Crítico literário, teórico da tradução (o incontornável Depois de Babel), comparatista inteligentíssimo (entre as literaturas e culturas francesa, alemã e anglo-saxónica, Gramáticas da Criação, Antígonas), magistral autobiógrafo (narrador dos falhanços próprios, Errata, seguindo um dos autores que mais admirava, Samuel Beckett), cronista prolífico (The New Yorker, 1967-1997), historiador do pensamento (Gramáticas da Criação). Uma parte grande do mundo cabe em Steiner, era, e é, possível orbitar anos à volta dele sem que as revoluções sejam fastidiosas, sabe tornar o contraintuitivo brilhantemente aceitável.
Defensor apaixonado, e intransigente, do canon clássico, só podia criticar o relativismo pós-estruturalista e o poder incomensurável, sem deixar de ser banal, da técnica (nisto estava com Martin Heidegger, que estudou academicamente). Leitor profundo de Homero, Ésquilo, Platão, Aristóteles, Shakespeare, Joyce, Proust, Tolstói, Dostoievski, Céline, Beckett, Nietzsche, Celan, ... Poliglota (inglês, francês, alemão, italiano). Animado por uma surpreendente curiosidade. Disse, contudo, ao Le Monde, 2013, que não se pode compreender ou amar tudo.

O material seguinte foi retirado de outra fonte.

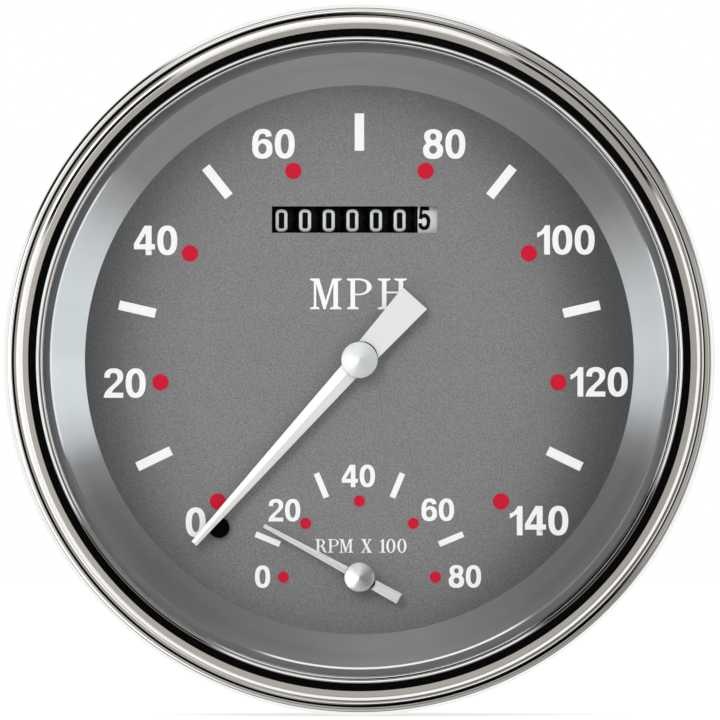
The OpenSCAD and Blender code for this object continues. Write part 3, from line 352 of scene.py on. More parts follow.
SANS_HIGH, SANS_GAP = 100.0, 8.0
SANS = {
    "0": (68, "@34,50,34,50.5,2.35|@34,50,13.5,33.5,2.2"),
    "1": (43.5, "43.5,0 23.8,0 23.8,72.5 0,57 0,74.5 10,78s 20,88s 27,100 43.5,100"),
    "2": (67, "1.5,69 5,85s 17,97s 34,100.5s 52,97s 64,86s 66.5,72s 64,60s 55,48s 42,36s 33,27s "
              "28.5,17.5 67,17.5 67,0 0,0 3,13s 12,27s 28,42s 40,54s 46,63s 47,71s 44,80s "
              "34,84.5s 24.5,81s 21,67.5"),
    "3": (68, "2,73 8,88s 20,98s 34,100.5s 52,97s 63,86s 64.5,74s 60,61s 51,53s 62,46s 68,30s "
              "63,13s 50,2s 33,-0.8s 16,3s 4,14s 0,28 20,30.5 23,20s 33,15.3s 43,19s 47.5,29s "
              "43,40s 33,44.5s 25,43.5 25,59.5 34,61s 42,66s 44.5,74s 41,82s 33,85s 25,81.5s "
              "21.5,71"),
    "4": (71.5, "40,0 60.3,0 60.3,19.5 71.5,19.5 71.5,37 60.3,37 60.3,100 36,100 0,38.5 0,19.5 "
                "40,19.5|40,37 40,74 17.5,37"),
    "5": (68, "3,46.5 10.5,99.5 63,99.5 63,82.5 25,82.5 22,66.5 37,69s 56,62s 67.5,47s 68,33s "
              "62,13s 49,2s 32,-0.8s 14,3s 3,14s 0,27 20,29.5 23.5,19.5s 32.5,15s 43,19.5s "
              "47.5,33s 43,47s 33,51.5s 26,49.5s 20,44.5"),
    "6": (68.5, "66.5,75.5 62,90s 50,99s 36,100.5s 17,96s 5,80s 0,60s 0,46s 1.5,22s 12,5.5s "
                "34,-0.8s 54,4s 66.5,17s 68.5,34s 66,50s 55,62.5s 40,66.5s 29,64s 20.5,57 "
                "21.5,70s 26.5,81s 35.5,84.5s 43,82s 47,73.5|@34.5,33.5,13.8,18,2"),
    "7": (66, "2,99.5 66,99.5 66,84 50,60s 40,30s 37.5,0 18,0 21,27s 30,55s 44,82 2,82"),
    "8": (67.4, "33.7,100.5s 50,97.5s 61,89s 64.3,77s 62,63s 57.5,54s 66,42s 68,30s 64,12s 52,2s "
                "33.7,-0.8s 15.4,2s 3.4,12s -0.6,30s 1.4,42s 9.9,54s 5.4,63s 3.1,77s 6.4,89s "
                "17.4,97.5s|@33.7,74.7,10.5,11.5,2|@33.7,31,13,14,2"),
}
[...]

E cometem-se erros, qualquer autobiografia devia ser sempre mais sobre fracassos do que vitórias (Errata). Além disso, considerava-se inferior aos criadores (nos três campos semânticos da criação e da criatividade: teológico, filosófico e poético). Se amou profundamente os trabalhos de crítico, leitor, erudito, professor, sabia que estava um patamar abaixo da “grande aventura da ‘criação’, da poesia, de produzir novas formas.” A distância entre ambos é, segundo ele, enorme, “ontológica”. Por isso, “Se não temos nós mesmos o génio da criação, podemos transmitir o correio dos outros.”

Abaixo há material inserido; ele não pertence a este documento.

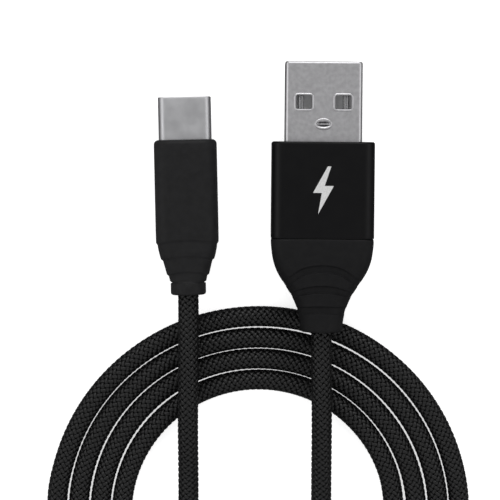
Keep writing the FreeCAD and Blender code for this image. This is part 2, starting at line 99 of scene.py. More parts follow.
from_plug_a = [
    plug_a @ Vector((0, -A_CABLE_END, 0)),
    plug_a @ Vector((0, -A_RELIEF_BACK - 1.0, 0)),
    on_coil(10.0, 16.7, OVER + 0.3),
    on_coil(10.0, 3.4, CORD_R),
    on_coil(10.1, -9.3, 2.7),
    on_coil(10.0, -22.0, OVER - 0.1),
    on_coil(2.0, -33.1, OVER + 0.1),
    on_coil(-11.0, -37.3, OVER + 0.15),
    on_coil(-24.0, -33.1, OVER + 0.1),
    on_coil(-31.9, -22.0, 4.3),
    on_coil(-32.1, -10.0, CORD_R),
    on_coil(-32.0, -0.8, CORD_R),
]
from_plug_c = [
    plug_c @ Vector((0, -C_CABLE_END, 0)),
    plug_c @ Vector((0, -C_COLLAR_BACK - 1.0, 0)),
    on_coil(-11.0, 25.2, OVER + 0.5),
    on_coil(-11.1, 15.5, OVER + 0.3),
    on_coil(-11.1, 4.5, CORD_R),
    on_coil(-11.2, -7.4, CORD_R + 0.05),
    on_coil(-11.1, -20.6, CORD_R),
    on_coil(-4.9, -29.2, CORD_R),
    on_coil(5.3, -32.5, CORD_R),
    on_coil(15.5, -29.2, CORD_R),
    on_coil(21.7, -20.6, CORD_R),
    on_coil(21.8, -11.2, CORD_R),
]


def half_turn(centre_y, start, end, radius, inwards):
    """Control points of a half circle from one angle to the other, which shrinks by inwards on its way."""
    points = []
    step = (end - start) / ARC_POINTS
    outside = 1 / math.cos(math.radians(step / 2))
    for i in range(ARC_POINTS):
        share = (i + 0.5) / ARC_POINTS
        angle = math.radians(start + (i + 0.5) * step)
        sway = TURN_SWAY * math.sin(5.1 * radius + 2.3 * angle)
        reach = (radius - inwards * share + sway) * outside
        points.append(on_coil(reach * math.cos(angle), centre_y + reach * math.sin(angle), CORD_R))
    return points


coil_points = []
for turn in range(TURNS):
    radius = OUTER_TURN_R - turn * TURN_PITCH
    coil_points += half_turn(0, 180, 0, radius, 0)
    if turn < TURNS - 1:
        coil_points += [on_coil(radius, -share * COIL_SIDE, CORD_R) for share in (0.25, 0.75)]
        coil_points += half_turn(-COIL_SIDE, 0, -180, radius, TURN_PITCH)
        coil_points += [on_coil(TURN_PITCH - radius, -share * COIL_SIDE, CORD_R) for share in (0.75, 0.25)]



def placed(name, data):
    """A new object of the scene that holds a mesh, curve, lamp or camera."""
    thing = bpy.data.objects.new(name, data)
    bpy.context.scene.collection.objects.link(thing)
    return thing


route = bpy.data.curves.new("cord_route", "CURVE")
route.dimensions = "3D"
spline = route.splines.new("NURBS")
control_points = from_plug_a + coil_points + from_plug_c[::-1]
spline.points.add(len(control_points) - 1)
for place, point in zip(spline.points, control_points):
    place.co = (*point, 1)
spline.order_u = 3
spline.use_endpoint_u = True
spline.resolution_u = 16
route_object = placed("cord_route", route)
depsgraph = bpy.context.evaluated_depsgraph_get()
line_mesh = bpy.data.meshes.new_from_object(route_object.evaluated_get(depsgraph))
line = np.array([vertex.co[:] for vertex in line_mesh.vertices]) / MM
bpy.data.objects.remove(route_object)

line_steps = np.linalg.norm(np.diff(line, axis=0), axis=1)
line_at = np.concatenate(([0.0], np.cumsum(line_steps)))
cord_length = line_at[-1]


def cord_frames(at):
    """Positions on the cord's line, and its side and top directions there, for lengths along it."""
    at = np.clip(at, 0, cord_length)
    spots = np.stack([np.interp(at, line_at, line[:, i]) for i in range(3)], axis=-1)
    slopes = np.gradient(line, line_at, axis=0)
    ahead = np.stack([np.interp(at, line_at, slopes[:, i]) for i in range(3)], axis=-1)
    ahead /= np.linalg.norm(ahead, axis=-1, keepdims=True)
    side = np.cross(ahead, (0.0, 0.0, 1.0))
    side /= np.linalg.norm(side, axis=-1, keepdims=True)
    return spots, side, np.cross(side, ahead)


# ---------------------------------------------------------------------------------------------------------
# The cord's jacket: soft black plastic over the screen and the four conductors. It only shows as the dark
# ground between the yarns, and it is pressed into the crimp ring of each plug.
JACKET_R = 1.34
JACKET_SIDES = 12


def mesh_piece(name, points, faces, place=None):
    """A smooth-shaded object whose mesh is given in millimetres, in the frame of place."""
    mesh = bpy.data.meshes.new(name)
    mesh.from_pydata([tuple(point) for point in points], [], faces)
    mesh.transform(place if place is not None else Matrix.Scale(MM, 4))
    mesh.shade_smooth()
    return placed(name, mesh)


def skin_faces(rows, around, ends):
    """Quads over a grid of rows by around points. ends is capped or joined."""
    faces = []
    for row in range(rows if ends == "joined" else rows - 1):
        after = (row + 1) % rows
        for i in range(around):
            j = (i + 1) % around
            faces.append((row * around + i, row * around + j, after * around + j, after * around + i))
    if ends == "capped":
        faces.append(tuple(reversed(range(around))))
        faces.append(tuple(range((rows - 1) * around, rows * around)))
    return faces


def face_outwards(piece):
    """Turns the faces of a closed piece outwards."""
    solid = bmesh.new()
    solid.from_mesh(piece.data)
    bmesh.ops.recalc_face_normals(solid, faces=solid.faces)
    solid.to_mesh(piece.data)
    solid.free()
    return piece


def new_material(name, color, roughness, metallic=0.0, specular=0.5):
    """A material with a Principled BSDF. The colour is linear."""
    material = bpy.data.materials.new(name)
    material.use_nodes = True
    surface = material.node_tree.nodes["Principled BSDF"]
    surface.inputs["Base Color"].default_value = (*color, 1)
    surface.inputs["Roughness"].default_value = roughness
    surface.inputs["Metallic"].default_value = metallic
    surface.inputs["Specular IOR Level"].default_value = specular
    return material, surface


def add_node(material, kind, **values):
    """A node of a material, with its inputs set by name."""
    node = material.node_tree.nodes.new(kind)
    for name, value in values.items():
        node.inputs[name.replace("_", " ")].default_value = value
    return node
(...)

O que escreveu sobre Boris Pasternak, “deixa-nos mais livres do que nos encontrou”, encaixa perfeitamente no que sentimos depois de o ler. O que ele faz é estimular-nos a pensar melhor, talvez obrigar-nos, libertando-nos de cada vez de dois ou três preconceitos bafientos e mostrando-nos novos caminhos de pensamento. Por isso, terá morrido Steiner sem empobrecer a humanidade? Não. Mas ficamos com o que escreveu (muito) e em breve haverá uma indústria exegética temível, mas que trará talvez, acima do ruído, novas linhas de entendimento. Além disso, em 2050 abrir-se-á a sua correspondência, de 36 anos, com uma “amiga secreta”, onde, segundo ele, estão sentimentos íntimos ou reflexões estéticas e políticas. Como se diz num jornal europeu: “morreu um clássico. É impossível apagar a luz”.
E para quem, lendo-o, se achar autorizado a imaginar-se demiurgo, é preciso recordar algumas das palavras de Gramáticas de Criação: “A compreensão é o fruto da definição e dos investimentos anteriores. […] O mais pródigo dos forjadores de palavras, um Rabelais, um Shakespeare, um Joyce, só infinitesimalmente aumenta o volume dos recursos herdados.”